--- BEGIN ---
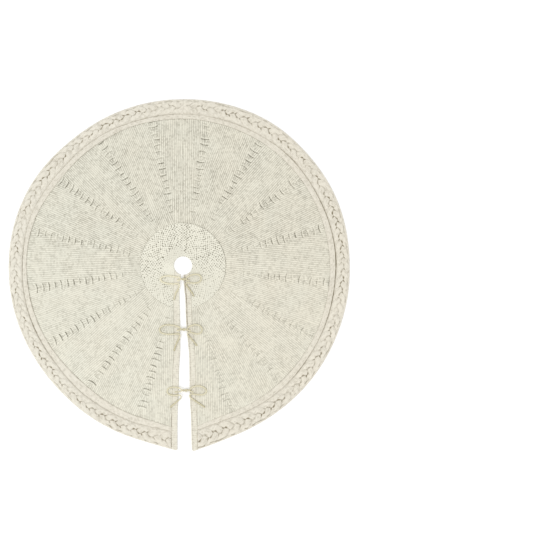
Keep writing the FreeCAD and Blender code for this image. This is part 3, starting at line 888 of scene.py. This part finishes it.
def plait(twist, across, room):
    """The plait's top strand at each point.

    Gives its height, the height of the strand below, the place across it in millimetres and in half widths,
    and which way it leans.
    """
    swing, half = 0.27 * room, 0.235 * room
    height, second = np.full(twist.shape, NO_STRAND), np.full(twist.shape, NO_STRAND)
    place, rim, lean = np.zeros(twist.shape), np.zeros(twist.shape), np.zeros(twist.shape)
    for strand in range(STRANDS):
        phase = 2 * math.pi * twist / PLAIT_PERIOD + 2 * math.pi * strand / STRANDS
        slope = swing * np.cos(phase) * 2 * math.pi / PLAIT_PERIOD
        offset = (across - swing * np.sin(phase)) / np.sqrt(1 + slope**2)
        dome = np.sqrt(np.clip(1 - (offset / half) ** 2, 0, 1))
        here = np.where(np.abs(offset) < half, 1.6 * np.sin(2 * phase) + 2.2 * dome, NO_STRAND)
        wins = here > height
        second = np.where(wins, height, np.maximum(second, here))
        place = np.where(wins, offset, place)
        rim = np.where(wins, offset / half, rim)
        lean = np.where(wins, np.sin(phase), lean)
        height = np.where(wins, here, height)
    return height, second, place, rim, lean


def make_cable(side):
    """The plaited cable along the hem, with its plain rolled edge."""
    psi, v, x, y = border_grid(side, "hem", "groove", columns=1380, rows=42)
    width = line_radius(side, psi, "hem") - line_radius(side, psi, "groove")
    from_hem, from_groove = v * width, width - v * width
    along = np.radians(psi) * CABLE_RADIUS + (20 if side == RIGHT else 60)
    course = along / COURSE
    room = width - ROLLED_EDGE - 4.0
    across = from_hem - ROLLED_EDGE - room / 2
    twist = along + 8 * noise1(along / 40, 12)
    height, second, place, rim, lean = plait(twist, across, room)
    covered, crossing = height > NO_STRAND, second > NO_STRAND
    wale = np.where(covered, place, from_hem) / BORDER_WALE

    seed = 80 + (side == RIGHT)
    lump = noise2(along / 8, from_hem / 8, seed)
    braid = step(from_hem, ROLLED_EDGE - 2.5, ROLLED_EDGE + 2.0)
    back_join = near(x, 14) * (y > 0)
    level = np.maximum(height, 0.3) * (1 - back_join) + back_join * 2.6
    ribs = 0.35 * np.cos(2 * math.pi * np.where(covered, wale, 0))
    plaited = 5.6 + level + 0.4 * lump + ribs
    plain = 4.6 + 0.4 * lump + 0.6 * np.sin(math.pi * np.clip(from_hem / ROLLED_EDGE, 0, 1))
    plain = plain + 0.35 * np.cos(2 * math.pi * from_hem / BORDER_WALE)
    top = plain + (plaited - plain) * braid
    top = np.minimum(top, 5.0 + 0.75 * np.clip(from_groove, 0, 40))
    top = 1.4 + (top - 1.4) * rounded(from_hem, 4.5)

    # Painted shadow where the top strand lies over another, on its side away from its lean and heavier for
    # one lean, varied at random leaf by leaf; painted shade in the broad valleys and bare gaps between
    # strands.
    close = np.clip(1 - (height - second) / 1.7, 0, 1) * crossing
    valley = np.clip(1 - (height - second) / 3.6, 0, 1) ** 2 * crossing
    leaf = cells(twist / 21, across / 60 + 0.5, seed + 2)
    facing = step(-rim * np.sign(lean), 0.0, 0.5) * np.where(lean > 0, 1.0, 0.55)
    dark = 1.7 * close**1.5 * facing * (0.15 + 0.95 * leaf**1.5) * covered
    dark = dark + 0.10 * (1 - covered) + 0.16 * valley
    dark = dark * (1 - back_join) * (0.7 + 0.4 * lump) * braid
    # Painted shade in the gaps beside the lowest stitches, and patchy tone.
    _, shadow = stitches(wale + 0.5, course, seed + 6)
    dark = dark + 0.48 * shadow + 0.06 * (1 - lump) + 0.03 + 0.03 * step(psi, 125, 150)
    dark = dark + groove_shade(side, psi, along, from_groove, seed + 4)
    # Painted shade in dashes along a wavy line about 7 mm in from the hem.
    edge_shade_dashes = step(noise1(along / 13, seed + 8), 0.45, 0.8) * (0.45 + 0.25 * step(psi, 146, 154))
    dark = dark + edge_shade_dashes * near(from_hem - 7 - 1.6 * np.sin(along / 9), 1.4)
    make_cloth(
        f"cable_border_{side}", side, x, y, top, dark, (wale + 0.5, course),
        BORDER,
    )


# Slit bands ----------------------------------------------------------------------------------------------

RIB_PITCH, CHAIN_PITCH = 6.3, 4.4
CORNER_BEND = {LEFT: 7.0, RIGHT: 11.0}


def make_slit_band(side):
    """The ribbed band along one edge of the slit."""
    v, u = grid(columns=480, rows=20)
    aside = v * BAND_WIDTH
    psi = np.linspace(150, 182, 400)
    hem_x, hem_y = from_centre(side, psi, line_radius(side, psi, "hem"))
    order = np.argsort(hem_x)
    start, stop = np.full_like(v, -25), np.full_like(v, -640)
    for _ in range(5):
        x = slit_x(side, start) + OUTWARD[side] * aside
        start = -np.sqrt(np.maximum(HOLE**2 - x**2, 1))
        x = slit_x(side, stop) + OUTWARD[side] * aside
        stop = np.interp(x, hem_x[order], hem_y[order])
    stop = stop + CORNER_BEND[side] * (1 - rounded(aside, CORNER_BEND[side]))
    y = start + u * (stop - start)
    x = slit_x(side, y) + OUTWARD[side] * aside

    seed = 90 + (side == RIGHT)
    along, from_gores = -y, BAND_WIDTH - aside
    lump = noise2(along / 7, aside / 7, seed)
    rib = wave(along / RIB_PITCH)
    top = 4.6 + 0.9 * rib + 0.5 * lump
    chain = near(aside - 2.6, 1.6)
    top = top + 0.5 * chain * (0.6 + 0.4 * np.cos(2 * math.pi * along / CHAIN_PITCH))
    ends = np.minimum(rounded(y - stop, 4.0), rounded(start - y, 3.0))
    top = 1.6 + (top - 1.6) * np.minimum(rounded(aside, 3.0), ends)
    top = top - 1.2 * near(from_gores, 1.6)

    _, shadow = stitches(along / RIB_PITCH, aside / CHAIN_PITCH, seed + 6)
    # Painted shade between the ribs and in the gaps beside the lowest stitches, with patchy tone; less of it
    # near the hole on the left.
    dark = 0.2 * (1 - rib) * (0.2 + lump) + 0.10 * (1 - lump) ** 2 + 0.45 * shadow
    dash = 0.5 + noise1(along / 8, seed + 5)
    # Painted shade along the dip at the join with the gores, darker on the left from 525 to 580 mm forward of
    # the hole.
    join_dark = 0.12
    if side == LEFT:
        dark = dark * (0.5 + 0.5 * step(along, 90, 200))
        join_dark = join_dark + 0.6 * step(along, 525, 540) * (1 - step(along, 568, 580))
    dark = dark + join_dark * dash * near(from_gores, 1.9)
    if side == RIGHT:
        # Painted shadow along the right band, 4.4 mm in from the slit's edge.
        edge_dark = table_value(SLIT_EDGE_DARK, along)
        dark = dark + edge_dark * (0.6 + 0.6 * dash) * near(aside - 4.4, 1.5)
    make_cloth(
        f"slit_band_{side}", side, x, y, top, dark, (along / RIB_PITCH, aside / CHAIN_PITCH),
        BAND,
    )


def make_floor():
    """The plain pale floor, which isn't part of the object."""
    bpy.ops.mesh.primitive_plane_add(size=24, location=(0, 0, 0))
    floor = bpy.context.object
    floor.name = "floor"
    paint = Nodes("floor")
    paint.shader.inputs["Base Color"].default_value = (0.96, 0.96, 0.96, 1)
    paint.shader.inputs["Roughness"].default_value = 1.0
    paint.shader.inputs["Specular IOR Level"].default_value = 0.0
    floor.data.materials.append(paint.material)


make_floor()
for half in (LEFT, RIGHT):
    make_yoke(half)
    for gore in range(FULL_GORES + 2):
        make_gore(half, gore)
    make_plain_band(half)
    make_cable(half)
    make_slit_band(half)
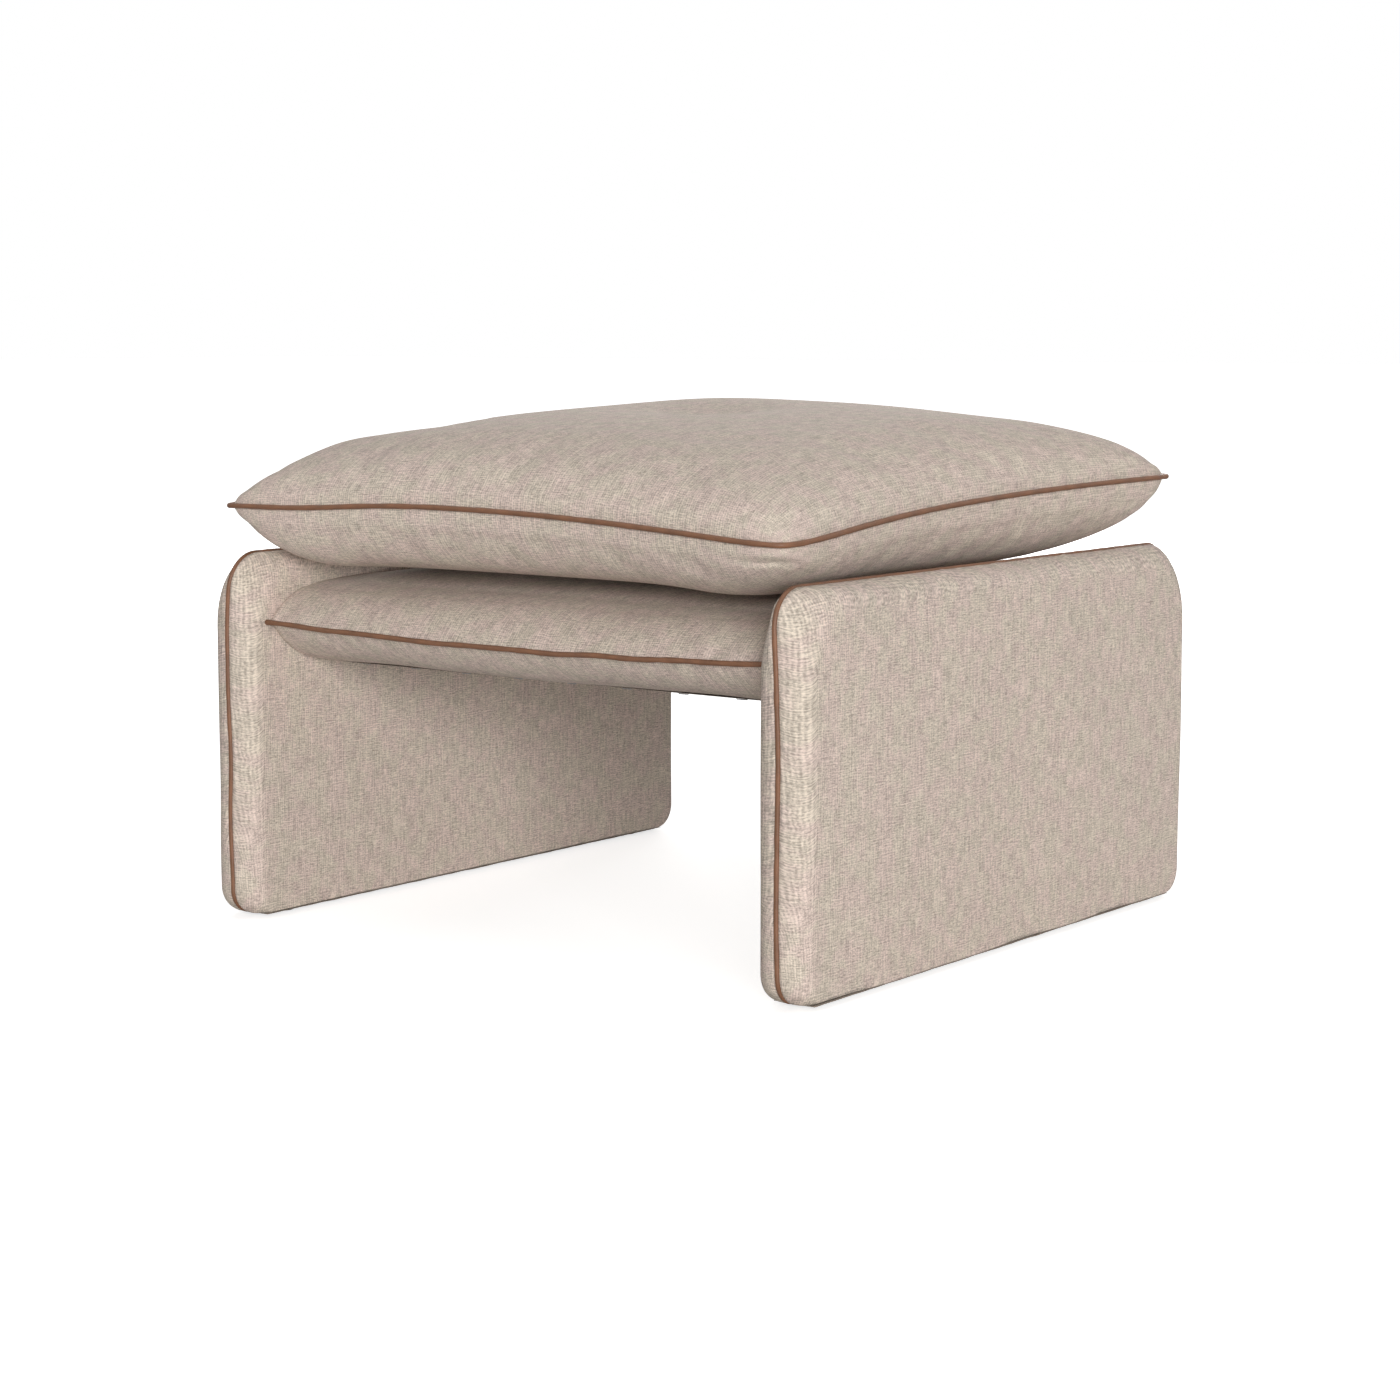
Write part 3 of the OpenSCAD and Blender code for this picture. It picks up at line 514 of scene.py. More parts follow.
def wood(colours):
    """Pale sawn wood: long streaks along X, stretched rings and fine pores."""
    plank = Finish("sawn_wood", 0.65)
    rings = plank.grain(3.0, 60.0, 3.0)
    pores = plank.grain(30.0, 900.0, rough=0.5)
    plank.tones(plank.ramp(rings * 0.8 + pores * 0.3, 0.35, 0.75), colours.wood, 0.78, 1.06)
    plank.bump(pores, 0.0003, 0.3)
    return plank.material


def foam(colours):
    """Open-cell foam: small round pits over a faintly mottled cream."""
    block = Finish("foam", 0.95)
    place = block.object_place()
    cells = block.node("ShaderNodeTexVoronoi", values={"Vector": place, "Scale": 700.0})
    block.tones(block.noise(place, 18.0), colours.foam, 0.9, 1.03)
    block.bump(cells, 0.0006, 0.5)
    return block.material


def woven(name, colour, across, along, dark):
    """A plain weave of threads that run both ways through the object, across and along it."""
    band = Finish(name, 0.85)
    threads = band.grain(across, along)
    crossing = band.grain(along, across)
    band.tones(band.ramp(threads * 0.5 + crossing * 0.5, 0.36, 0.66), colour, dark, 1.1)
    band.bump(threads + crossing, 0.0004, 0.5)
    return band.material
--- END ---
The task
From the opening line of the data above through the line that contains "return height, second, place, rim, lean", please print each line as it stands and only those lines.

Task answer
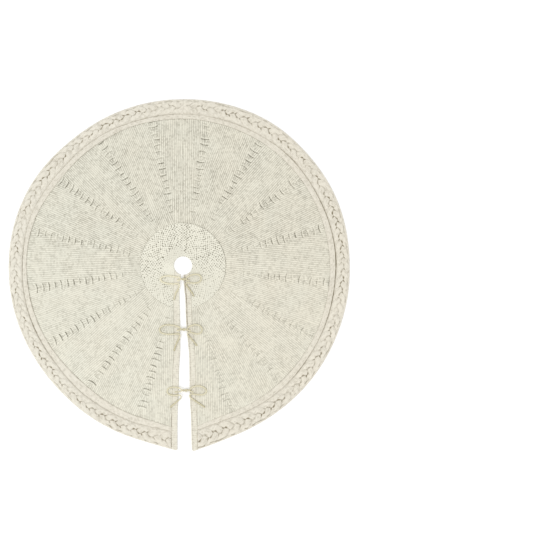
Keep writing the FreeCAD and Blender code for this image. This is part 3, starting at line 888 of scene.py. This part finishes it.
def plait(twist, across, room):
    """The plait's top strand at each point.

    Gives its height, the height of the strand below, the place across it in millimetres and in half widths,
    and which way it leans.
    """
    swing, half = 0.27 * room, 0.235 * room
    height, second = np.full(twist.shape, NO_STRAND), np.full(twist.shape, NO_STRAND)
    place, rim, lean = np.zeros(twist.shape), np.zeros(twist.shape), np.zeros(twist.shape)
    for strand in range(STRANDS):
        phase = 2 * math.pi * twist / PLAIT_PERIOD + 2 * math.pi * strand / STRANDS
        slope = swing * np.cos(phase) * 2 * math.pi / PLAIT_PERIOD
        offset = (across - swing * np.sin(phase)) / np.sqrt(1 + slope**2)
        dome = np.sqrt(np.clip(1 - (offset / half) ** 2, 0, 1))
        here = np.where(np.abs(offset) < half, 1.6 * np.sin(2 * phase) + 2.2 * dome, NO_STRAND)
        wins = here > height
        second = np.where(wins, height, np.maximum(second, here))
        place = np.where(wins, offset, place)
        rim = np.where(wins, offset / half, rim)
        lean = np.where(wins, np.sin(phase), lean)
        height = np.where(wins, here, height)
    return height, second, place, rim, lean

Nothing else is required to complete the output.